Other tangible personal property is easier to transfer, including home furnishings, clothing, jewelry, art and the like. These items don’t have legal title recorded anywhere. One easy action is to have an attachment to the trust agreement that gives general descriptions of the types of property you are transferring to the trust.
Another simple action is to have your estate planner draft a bill of sale or deed of gift that describes the general types of property and transfers them
from you to the trustee. For property that you acquire in your own name after the living trust is created, there are two options.
One option is to include a clause in the original document that says it includes any of the same types of property subsequently acquired. Another option is to issue a new bill of sale or deed of gift each year. The choice often depends on your attorney and the custom in your state.
The mechanics for transferring financial accounts often depend on the financial institution. Each institution has discretion to adopt its own procedure. Many banks, brokers and other financial institutions will change the ownership of and title on the account at your request. That means you have the same account number. You don’t have to change any automatic transactions that are in place, order new checks, or take other inconvenient actions.
But some institutions require the existing accounts to be closed and new accounts opened in the new name with new account numbers. There is no banking regulation requiring you to have the name of the trust on the checks, and most banks don’t care what name and address you have printed on the checks.
So, in most cases, it is your preference whether the paper checks associated with a bank account contain your name, the trust’s name, or something else.
Most financial institutions will want a copy of the trust agreement or of the key pages. Some states have a certificate of trust that can be provided instead of the full trust agreement. Some banks also have their own certificates of trust or other documents that they’ll want completed and in their files.
Contact each financial institution with which you do business and ask what its procedure is for transferring accounts from your personal ownership to a revocable living trust.
Income taxes are another key issue with revocable living trusts. For traditional revocable living trusts that are used to avoid probate, you don’t need a separate employer identification number (EIN).
When you, or you and your spouse, create a revocable trust and also are the trustees, as far as the IRS is concerned, you still are owner of the property. You’ll be taxed on all income and gains from it.
Therefore, the trust doesn’t need an EIN. Instead, the taxpayer ID number associated with the trust and all property in the trust should be your Social Security number or whatever other taxpayer ID number you use. All the income reported will be linked to your ID number and should be reported on your tax return.
Likewise, the tax aspects of owning a home don’t change. When your residence is transferred to the living trust, as far as the IRS is concerned, you’ll still be treated as the owner. You’ll be able to deduct any mortgage interest and real estate taxes paid by the trust related to the home.
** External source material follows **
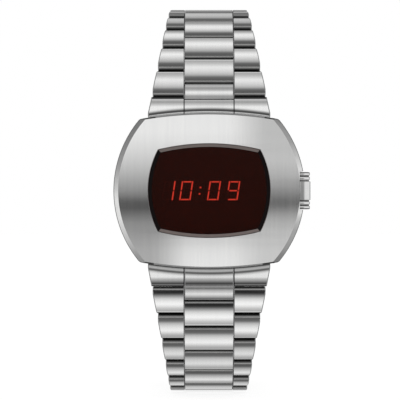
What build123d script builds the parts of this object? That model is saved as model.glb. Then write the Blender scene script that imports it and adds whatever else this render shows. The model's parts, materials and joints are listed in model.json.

This information is all in the instructions to tax Form 1041. All trusts other than revocable living trusts need their own EINs. In addition, the living trust will need to obtain its own EIN in certain circumstances. Those circumstances are
upon your death, your termination as trustee, the addition of someone else as a trustee and if the trust converts to an irrevocable trust during your lifetime. A revocable living trust doesn’t help reduce estate taxes. All the assets owned by the trust are treated as owned personally by you for purposes of the federal estate tax. So, if your estate might exceed the taxable amount, you should consider strategies to reduce or pay the federal estate tax.